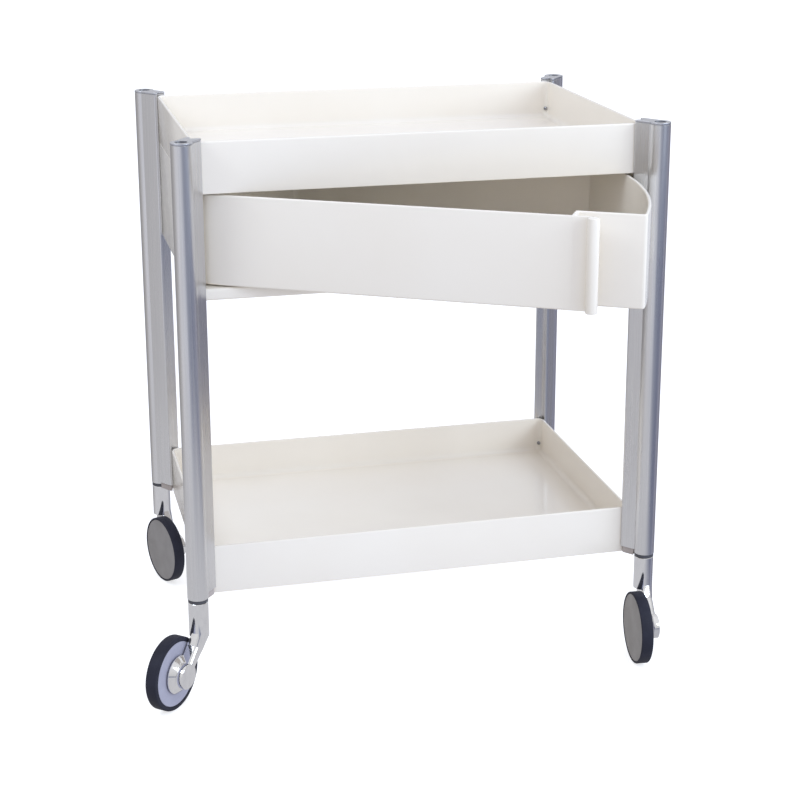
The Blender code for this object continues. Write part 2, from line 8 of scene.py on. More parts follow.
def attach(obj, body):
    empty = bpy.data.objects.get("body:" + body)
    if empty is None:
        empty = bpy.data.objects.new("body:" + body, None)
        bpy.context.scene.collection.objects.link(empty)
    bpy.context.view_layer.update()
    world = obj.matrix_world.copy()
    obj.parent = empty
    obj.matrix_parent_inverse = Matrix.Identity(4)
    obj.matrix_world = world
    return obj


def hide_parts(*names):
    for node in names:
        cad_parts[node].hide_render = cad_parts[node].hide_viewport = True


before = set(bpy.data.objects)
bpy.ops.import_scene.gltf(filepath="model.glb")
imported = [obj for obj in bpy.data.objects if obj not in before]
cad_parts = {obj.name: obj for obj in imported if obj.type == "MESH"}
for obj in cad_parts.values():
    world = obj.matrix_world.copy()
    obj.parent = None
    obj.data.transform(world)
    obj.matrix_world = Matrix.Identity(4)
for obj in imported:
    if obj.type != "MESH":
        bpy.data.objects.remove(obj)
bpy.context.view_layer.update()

# The trolley in plan, about the middle of its trays, in metres; SHIFT takes it to the frame's origin.
SHIFT = Vector((0.02864, 0.1037, 0.0))
TRAY_W, TRAY_D, TRAY_H = 0.600, 0.400, 0.067
TRAY_R, TRAY_WALL, FLOOR_DROP, FLOOR_T, COVE_R = 0.012, 0.004, 0.054, 0.004, 0.008
TOP_RIM_Z, LOWER_RIM_Z = 0.751, 0.206
POST_TOP_Z, POST_FOOT_Z, WEB_FOOT_Z, CAP_TOP_Z = 0.753, 0.145, 0.149, 0.756
TUBE_R, BORE_R, TUBE_AT = 0.014, 0.008, (0.015, 0.023)
WEB_GRIP, WEB_LIP, WEB_END_R, CAP_END_R = 0.012, 0.0042, 0.0004, 0.0014
BLOCK_REACH, BLOCK_FRONT = 0.009, 0.0038
SHELF_TOP_Z, SHELF_H, PANEL_T, PANEL_EDGES = 0.561, 0.016, 0.004, (0.0010, 0.0008)
DRAWER_Z = (0.563, 0.6815)
PIVOT_AT = (-0.270, -0.173)
DRAWER_OPEN_DEG = 29.5
DRAWER_WALL, DRAWER_FLOOR_T, DRAWER_R, DRAWER_SWEEP_R = 0.0045, 0.004, 0.018, 0.5543
DRAWER_BACK_Y, STEP_X, STEP_Y = 0.181, 0.1995, -0.163
LIP_AT, LIP_R = (0.2243, -0.1965), 0.0075
STEM_R, STEM_TOP_Z, STEM_FOOT_Z, STEM_PIN_R = 0.0134, 0.140, 0.0875, 0.0076
STEM_STEP_Z, STEM_STEP_N = 0.0925, -0.0034
TRAIL, WHEEL_R, WHEEL_OUTER, WHEEL_INNER = 0.042, 0.050, -0.0255, -0.0092
ARM_OUTER, ARM_INNER, ARM_HALF_W, ARM_BEVEL, SKIN = 0.0093, -0.0070, 0.0105, 0.0042, 0.0001
HUB_OUTER, HUB_INNER, HUB_R, HUB_EDGE = 0.0095, -0.0072, 0.0170, 0.0008
FLANGE_R, FLANGE_T, NECK_R, NECK_N = 0.0260, 0.0015, 0.0186, 0.0012
SHOULDER_Z, SHOULDER_RUN = (0.0985, 0.0915), 0.017
DISC_R, COVER_R, TREAD_EDGE, AXLE_R, AXLE_HOLE_R = 0.0438, 0.0470, 0.0014, 0.005, 0.0053
SCREW_HEAD_R, SCREW_SHANK_R, SCREW_BELOW_RIM = 0.003, 0.0018, 0.041
SCREW_HEAD_FROM, SCREW_HEAD_TO, SCREW_TIP = 0.0056, 0.0070, 0.0275
ROD_R, ROD_BORE_R, BOSS_R, UPPER_WASHER_T, GLIDE_R = 0.004, 0.0043, 0.0085, 0.0014, 0.007
GLIDES = {"glide_front": (0.02, -0.180), "glide_middle": (0.0, -0.02), "glide_side": (-0.150, 0.040)}
HEADINGS = {"front_left": 229.3, "front_right": 265.3, "back_left": 290.1, "back_right": 282.0}
CORNERS = {"front_left": (-1, -1), "front_right": (1, -1), "back_left": (-1, 1), "back_right": (1, 1)}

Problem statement
Say how many lines in the listing above include "context". Give nothing but the number.

Result for this exercise
3